(Task) Return all the data, word for word.

__________________________________________________

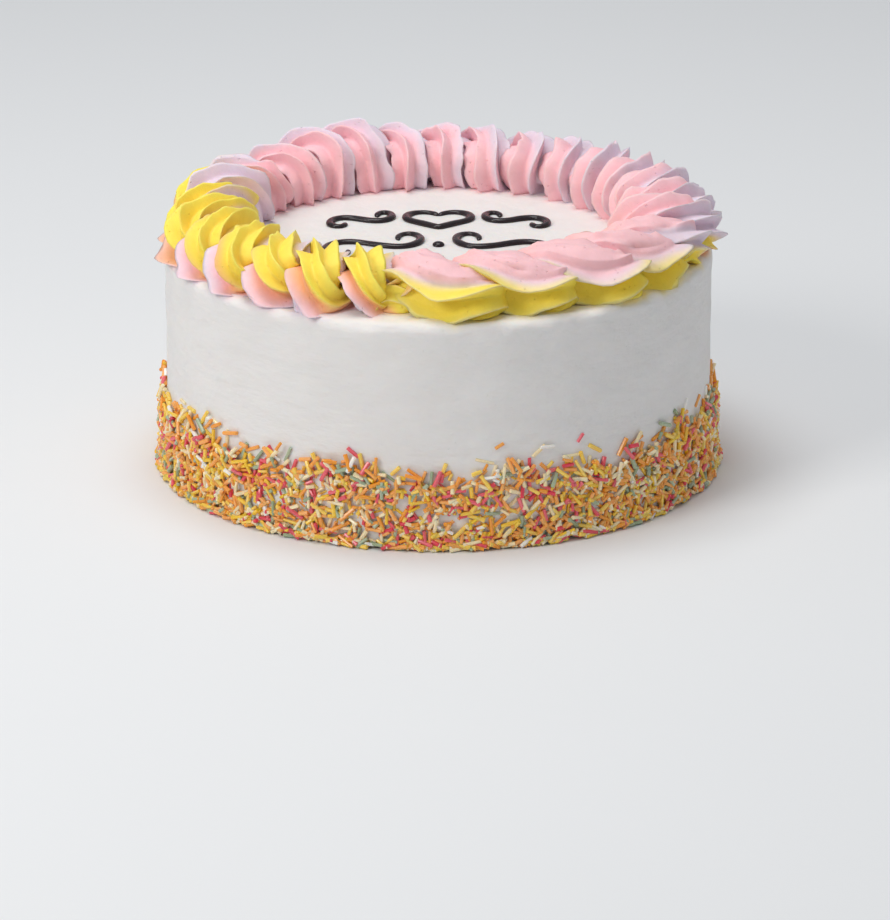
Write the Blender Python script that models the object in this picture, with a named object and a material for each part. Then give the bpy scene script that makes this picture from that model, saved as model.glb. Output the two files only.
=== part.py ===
"""An eight-inch iced cake with a band of sugar strands, a piped rope border and a dark gel flourish.

Metres, +Z up. The origin is the middle of the underside, on the surface that the cake stands on.
The angle round the cake runs counterclockwise from +X, and the front of the cake faces -Y.
"""

import math
import random

import bmesh
import bpy
from mathutils import Vector

# Cake
CAKE_RADIUS = 0.1048
CAKE_HEIGHT = 0.087
RIM_ROUND = 0.005
RIM_STEPS = 4
CAKE_SIDES = 64
FOOT_ROUND = 0.001
GAP = 0.0003
TOP_FLOOR = CAKE_HEIGHT + GAP
# Waves of the smoothed side: how many round the cake, height in metres, turn per metre of height and phase
SIDE_WAVES = ((3, 0.00040, 40.0, 0.0), (7, 0.00024, -90.0, 1.3))

# Band of sugar strands round the foot
BAND_HEIGHT = 0.034
BAND_THICK = 0.0016
# Waves of its ragged top: how many round the cake, height and phase
BAND_WAVES = ((9, 0.0015, 0.0), (23, 0.0009, 1.0), (14, 0.0006, 2.1))
STRAND_SIDES = 6
STRAND_RADIUS = 0.00075
STRAND_SHORT = 0.0058
STRAND_LONG = 0.0080
STRAND_ROWS = 4
STRAND_COLUMNS = 40
STRAND_JITTER = 0.0011
STRAND_SINK = 0.0002
STRAND_FOOT = 0.0058
STRAND_TOP = 0.0040
STRAND_SEED = 11

# Piped border: one rope laid in loops from the front, to the right, round the back and home
BORDER_OVAL = 0.0025
LOOPS = 27
START_ANGLE = -96.0
LOOP_ANGLE = 12.4
LONG_LOOPS = 3.4
LONG_LOOPS_ANGLE = 21.0
LONG_LOOPS_END = 6
LOOP_PHASE = 0.55
LOOP_LEAN = 3.0
BACK_LEAN = 20.0
FRONT_SLANT = 4.8
# Where the rope's end meets its start, in loops before the start, and how it begins and ends
SEAM = 0.5
START_EASE = (-SEAM, 0.25)
END_EASE = (0.45, 0.75)
ENDS_REACH = 0.2
ENDS_LIFT = 0.5
ENDS_SIZE = 0.7

# How unevenly it is piped: the size of each wave along the rope, its rate in waves a loop, and its phase
SIZE_WAVES = ((0.07, 0.43, 0.1), (0.05, 0.29, 0.6))
LEAN_WAVE = (8.0, 0.37, 0.2)
RING_WAVE = (0.0006, 0.31, 0.3)

# The plain loops, and what four stretches of the border add to them. Reach, rise and lift are the loop's
# half width, its half height and its middle's height; ring is the border's radius.
PLAIN_LOOPS = {"reach": 0.0083, "rise": 0.0059, "lift": 0.0070, "ring": 0.084, "size": 1.0}
FRONT_LOOPS = {"reach": -0.0008, "rise": -0.0014, "lift": 0.0015, "size": 0.20}
RIGHT_LOOPS = {"reach": 0.0035, "lift": 0.0006, "ring": 0.0015}
HIGH_LOOPS = {"rise": 0.0040, "size": 0.06}
LEFT_LOOPS = {"reach": 0.0012, "rise": -0.0004}
BACK_FIRST = (10.0, 45.0)
BACK_LAST = (140.0, 165.0)
FRONT_LAST = (-35.0, 0.0)
RIGHT_MIDDLE = 2.0
RIGHT_WIDTH = 30.0
HIGH_MIDDLE = 116.0
HIGH_WIDTHS = (9.0, 13.0)
LEFT_FIRST = (165.0, 185.0)

# The star rope's outside, seen along it: crests and valleys by turns
ROPE_CREST = 0.0098
ROPE_VALLEY = 0.0062
ROPE_TWIST_EASE = 0.25
ROPE_TURNED = 2.0
FIN_ANGLE = 45.0
LOOP_SPREAD = 120.0
COLUMNS = round(LOOPS * 2 * LOOP_SPREAD / FIN_ANGLE)
ARCH_REACH = 113.0
ARCH_STEPS = 15
FOOT_STEP = 0.0006
REACH_STEP = 1.5
FOOT_SHIFT = 14
GROOVE_DEPTH = 0.0022
GROOVE_EASE = (0.30, 0.50)
SOLVE_ROUNDS = 12

# Gel flourish on the top
GEL_WIDTH = 0.0034
GEL_HEIGHT = 0.0016
GEL_TIP = 0.45
GEL_TIP_SHARE = 0.12
GEL_SIDES = 5
HEART_PLACE = (0.0, 0.0288)
HEART_LOBE = 0.0066
HEART_APART = 0.0059
HEART_TIP = 0.0130
HEART_NOTCH_GAP = 33.0
HEART_STEPS = 9
SCROLLS = {
    "gel_scroll_upper_left": (-0.0300, 0.0260, -1, 0.050),
    "gel_scroll_upper_right": (0.0300, 0.0260, 1, 0.050),
    "gel_scroll_lower_left": (-0.0250, -0.0060, -1, 0.076),
    "gel_scroll_lower_right": (0.0250, -0.0060, 1, 0.076),
}
SCROLL_STEPS = 16
SCROLL_CURL = 5.6
SCROLL_SLOPE = 0.35
SCROLL_STRETCH = 1.35
DOT_RADIUS = 0.0022
DOT_SIDES = 10
DOTS = {
    "gel_dot_front": (0.0, -0.0230),
    "gel_dot_middle": (0.0, -0.0060),
    "gel_dot_left": (-0.0140, -0.0270),
    "gel_dot_right": (0.0140, -0.0270),
}


def ease(low, high, value):
    """0 below low, 1 above high and smooth between."""
    share = min(max((value - low) / (high - low), 0.0), 1.0)
    return share * share * (3 - 2 * share)


def bump(value, middle, width):
    return math.exp(-(((value - middle) / width) ** 2))


def wave(turns, size, rate, phase):
    return size * math.sin(2 * math.pi * (rate * turns + phase))


def clear_scene():
    for item in list(bpy.data.objects):
        bpy.data.objects.remove(item, do_unlink=True)


def finish_of(name, colour, roughness):
    material = bpy.data.materials.new(name)
    material.use_nodes = True
    shader = material.node_tree.nodes["Principled BSDF"]
    shader.inputs["Base Color"].default_value = (*colour, 1.0)
    shader.inputs["Roughness"].default_value = roughness
    shader.inputs["Metallic"].default_value = 0.0
    return material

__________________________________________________

(Full output)
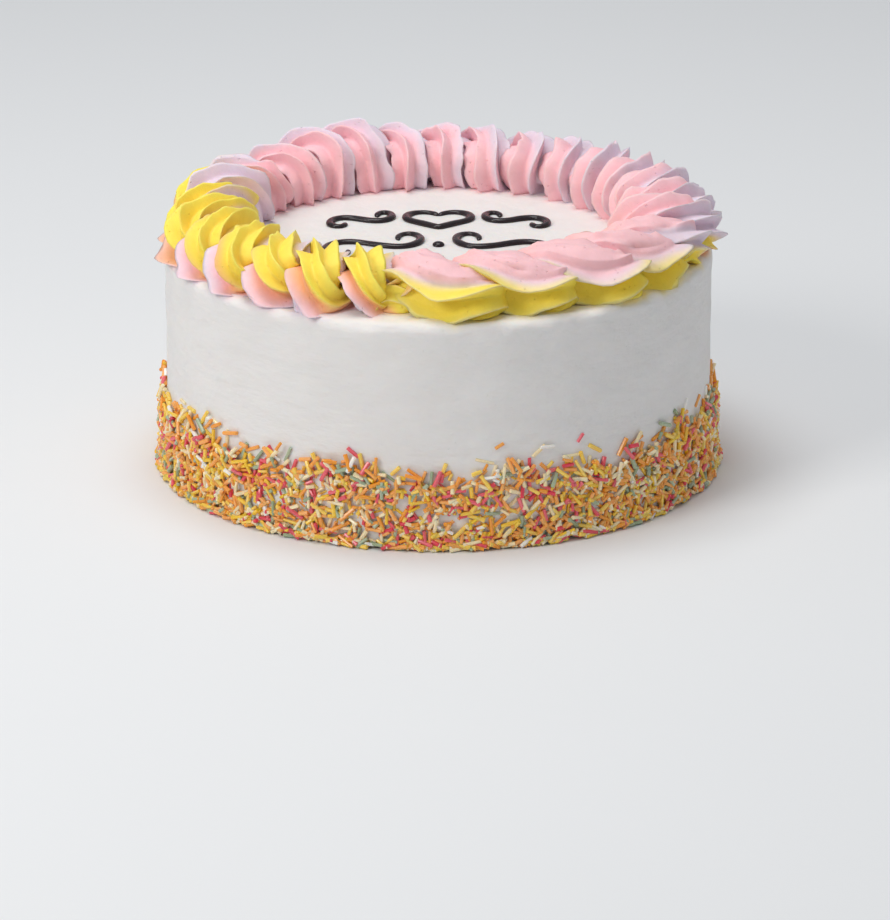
Write the Blender Python script that models the object in this picture, with a named object and a material for each part. Then give the bpy scene script that makes this picture from that model, saved as model.glb. Output the two files only.
=== part.py ===
"""An eight-inch iced cake with a band of sugar strands, a piped rope border and a dark gel flourish.

Metres, +Z up. The origin is the middle of the underside, on the surface that the cake stands on.
The angle round the cake runs counterclockwise from +X, and the front of the cake faces -Y.
"""

import math
import random

import bmesh
import bpy
from mathutils import Vector

# Cake
CAKE_RADIUS = 0.1048
CAKE_HEIGHT = 0.087
RIM_ROUND = 0.005
RIM_STEPS = 4
CAKE_SIDES = 64
FOOT_ROUND = 0.001
GAP = 0.0003
TOP_FLOOR = CAKE_HEIGHT + GAP
# Waves of the smoothed side: how many round the cake, height in metres, turn per metre of height and phase
SIDE_WAVES = ((3, 0.00040, 40.0, 0.0), (7, 0.00024, -90.0, 1.3))

# Band of sugar strands round the foot
BAND_HEIGHT = 0.034
BAND_THICK = 0.0016
# Waves of its ragged top: how many round the cake, height and phase
BAND_WAVES = ((9, 0.0015, 0.0), (23, 0.0009, 1.0), (14, 0.0006, 2.1))
STRAND_SIDES = 6
STRAND_RADIUS = 0.00075
STRAND_SHORT = 0.0058
STRAND_LONG = 0.0080
STRAND_ROWS = 4
STRAND_COLUMNS = 40
STRAND_JITTER = 0.0011
STRAND_SINK = 0.0002
STRAND_FOOT = 0.0058
STRAND_TOP = 0.0040
STRAND_SEED = 11

# Piped border: one rope laid in loops from the front, to the right, round the back and home
BORDER_OVAL = 0.0025
LOOPS = 27
START_ANGLE = -96.0
LOOP_ANGLE = 12.4
LONG_LOOPS = 3.4
LONG_LOOPS_ANGLE = 21.0
LONG_LOOPS_END = 6
LOOP_PHASE = 0.55
LOOP_LEAN = 3.0
BACK_LEAN = 20.0
FRONT_SLANT = 4.8
# Where the rope's end meets its start, in loops before the start, and how it begins and ends
SEAM = 0.5
START_EASE = (-SEAM, 0.25)
END_EASE = (0.45, 0.75)
ENDS_REACH = 0.2
ENDS_LIFT = 0.5
ENDS_SIZE = 0.7

# How unevenly it is piped: the size of each wave along the rope, its rate in waves a loop, and its phase
SIZE_WAVES = ((0.07, 0.43, 0.1), (0.05, 0.29, 0.6))
LEAN_WAVE = (8.0, 0.37, 0.2)
RING_WAVE = (0.0006, 0.31, 0.3)

# The plain loops, and what four stretches of the border add to them. Reach, rise and lift are the loop's
# half width, its half height and its middle's height; ring is the border's radius.
PLAIN_LOOPS = {"reach": 0.0083, "rise": 0.0059, "lift": 0.0070, "ring": 0.084, "size": 1.0}
FRONT_LOOPS = {"reach": -0.0008, "rise": -0.0014, "lift": 0.0015, "size": 0.20}
RIGHT_LOOPS = {"reach": 0.0035, "lift": 0.0006, "ring": 0.0015}
HIGH_LOOPS = {"rise": 0.0040, "size": 0.06}
LEFT_LOOPS = {"reach": 0.0012, "rise": -0.0004}
BACK_FIRST = (10.0, 45.0)
BACK_LAST = (140.0, 165.0)
FRONT_LAST = (-35.0, 0.0)
RIGHT_MIDDLE = 2.0
RIGHT_WIDTH = 30.0
HIGH_MIDDLE = 116.0
HIGH_WIDTHS = (9.0, 13.0)
LEFT_FIRST = (165.0, 185.0)

# The star rope's outside, seen along it: crests and valleys by turns
ROPE_CREST = 0.0098
ROPE_VALLEY = 0.0062
ROPE_TWIST_EASE = 0.25
ROPE_TURNED = 2.0
FIN_ANGLE = 45.0
LOOP_SPREAD = 120.0
COLUMNS = round(LOOPS * 2 * LOOP_SPREAD / FIN_ANGLE)
ARCH_REACH = 113.0
ARCH_STEPS = 15
FOOT_STEP = 0.0006
REACH_STEP = 1.5
FOOT_SHIFT = 14
GROOVE_DEPTH = 0.0022
GROOVE_EASE = (0.30, 0.50)
SOLVE_ROUNDS = 12

# Gel flourish on the top
GEL_WIDTH = 0.0034
GEL_HEIGHT = 0.0016
GEL_TIP = 0.45
GEL_TIP_SHARE = 0.12
GEL_SIDES = 5
HEART_PLACE = (0.0, 0.0288)
HEART_LOBE = 0.0066
HEART_APART = 0.0059
HEART_TIP = 0.0130
HEART_NOTCH_GAP = 33.0
HEART_STEPS = 9
SCROLLS = {
    "gel_scroll_upper_left": (-0.0300, 0.0260, -1, 0.050),
    "gel_scroll_upper_right": (0.0300, 0.0260, 1, 0.050),
    "gel_scroll_lower_left": (-0.0250, -0.0060, -1, 0.076),
    "gel_scroll_lower_right": (0.0250, -0.0060, 1, 0.076),
}
SCROLL_STEPS = 16
SCROLL_CURL = 5.6
SCROLL_SLOPE = 0.35
SCROLL_STRETCH = 1.35
DOT_RADIUS = 0.0022
DOT_SIDES = 10
DOTS = {
    "gel_dot_front": (0.0, -0.0230),
    "gel_dot_middle": (0.0, -0.0060),
    "gel_dot_left": (-0.0140, -0.0270),
    "gel_dot_right": (0.0140, -0.0270),
}


def ease(low, high, value):
    """0 below low, 1 above high and smooth between."""
    share = min(max((value - low) / (high - low), 0.0), 1.0)
    return share * share * (3 - 2 * share)


def bump(value, middle, width):
    return math.exp(-(((value - middle) / width) ** 2))


def wave(turns, size, rate, phase):
    return size * math.sin(2 * math.pi * (rate * turns + phase))


def clear_scene():
    for item in list(bpy.data.objects):
        bpy.data.objects.remove(item, do_unlink=True)


def finish_of(name, colour, roughness):
    material = bpy.data.materials.new(name)
    material.use_nodes = True
    shader = material.node_tree.nodes["Principled BSDF"]
    shader.inputs["Base Color"].default_value = (*colour, 1.0)
    shader.inputs["Roughness"].default_value = roughness
    shader.inputs["Metallic"].default_value = 0.0
    return material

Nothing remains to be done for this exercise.